Khiri Reach: Cleaning Up Myanmar’s Plastic Problem
Complaining about an issue doesn’t make it go away; getting involved and being a part of the solution is the only way to lead real change. When it comes to the rubbish and plastic pollution plaguing most countries around the globe, the first step is to collect the trash itself.
Mr U Tint Swe, the owner of Nanda restaurant in the ancient city Myanmar city of Bagan, has set up a local organization called the ‘Bagan Plastic Campaign’. They first managed to acquire a garbage truck through a Japanese NGO and every weekend, the truck goes around with volunteers from hotels, cafes, ballooning companies, etc., to collect rubbish from different sites around the city.
Besides cleaning and collecting garbage, they have been implementing community awareness campaigns and getting locals to join in the activities, while also teaching them why plastic must be gathered and disposed of – if it cannot be recycled in the correct manner. One of the methods being taught is how to make eco-bricks. This involves stuffing small or soft pieces of plastic into plastic bottles until they are compacted; the bottles are then sealed. These eco-bricks can be used to form or repair structures and walls, providing a free and strong source of building material.
Khiri Travel Myanmar decided that it was not enough for Bagan to only be cleaned on weekends, clean ups also needed to be run on weekdays too. This was also an opportunity to create jobs for some of the poorest people in Bagan. Through one-dollar donations from each client that participates in our ‘This is Bagan Excursion’ funds were raised to start this new Khiri Reach initiative. Four jobs were created, and four locals started working in May this year as full-time garbage collectors. They now get paid US$100 each per month, the cost of which is being covered through Khiri Reach under the supervision of our Khiri Reach Ambassador, Ms Su Mon Latt.
Now every Saturday, foreign and local volunteers from around the city join the clean ups, while the four hired cleaning staff perform the task during weekdays.

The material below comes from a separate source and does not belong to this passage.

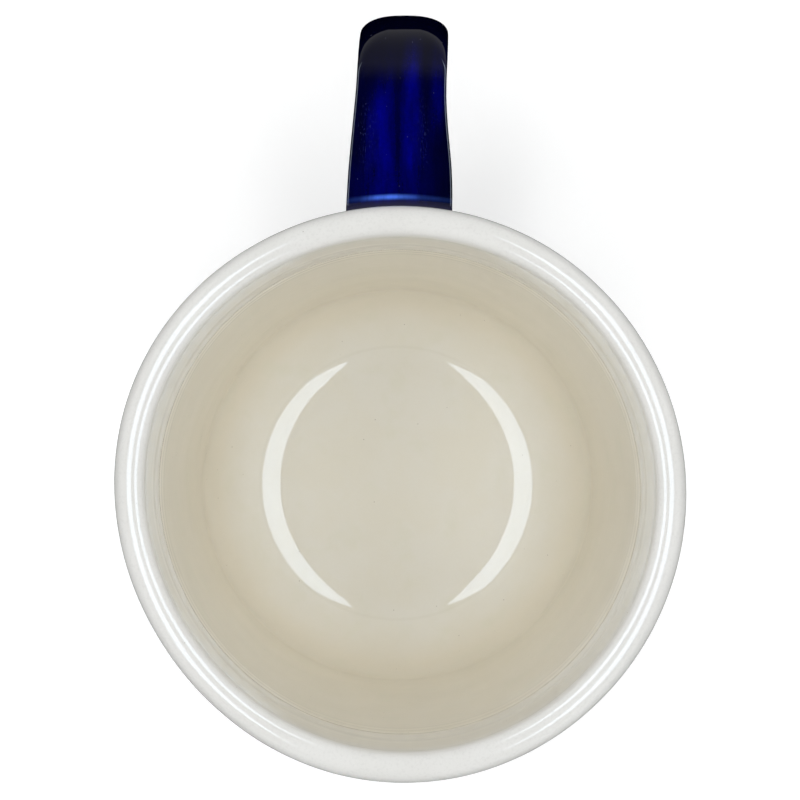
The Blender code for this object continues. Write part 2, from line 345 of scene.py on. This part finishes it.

Some of the biggest clean ups implemented by the Bagan Plastic Campaign have been carried out in the following areas:
- Nan Taw Yar, along the way to Bupaya, the museum and Mingalazedi in Old Bagan
- Shwezigon Pagoda, along the way to Htilominlo Temple in Nyaung-U
- The front of Thiri Mingalar Hall, along the road to Myingyan
- Thiripyitsaya Junction to Bupaya and from the junction to Myinkaba Village
- From the museum to Bupaya , Tharabha Gate, Ananda Temple and Thatbyinnyu Temple
- Bagan Hotel (Old Bagan), along the way to New Bagan
- Non Let Ta Phat sunset hill and surrounding locations
The Bagan Plastic Campaign group also welcomed volunteers from NYU AGD Bank who got involved and helped educate the public on how to reduce consumption and dispose of plastic in a way that doesn’t harm the environment.
Recently, Areindamar Travel Group and the local municipality authority joined us too and actively cleaned the grass banks and all public areas of the piles of plastic around the East and South sides of Phayani Pagoda in Nyaung-U. In addition, Student groups from Khiri Travel volunteered and focused on cleaning rubbish and plastic near Thatbyinnyu and Ananda temples.
At the moment, funding and donations for the Bagan Plastic Campaign come from different stakeholders – some local celebrities and donors from around the country – but it is not enough to ensure the long-term growth and expansion of the project. As the program is already set up and running smoothly, it would be wondeful if travel agents and other businesses in the industry could join us and start supporting the campaign. This would guarantee the jobs of the four garbage collectors and also provide employment opportunities for other local people.
With few recycling facilities or options in Myanmar, there is hope to create local community workshops where all plastic can be broken down and even recycled for other uses. This would not only prevent landfills and burning, but help solve the plastic pollution problem for good.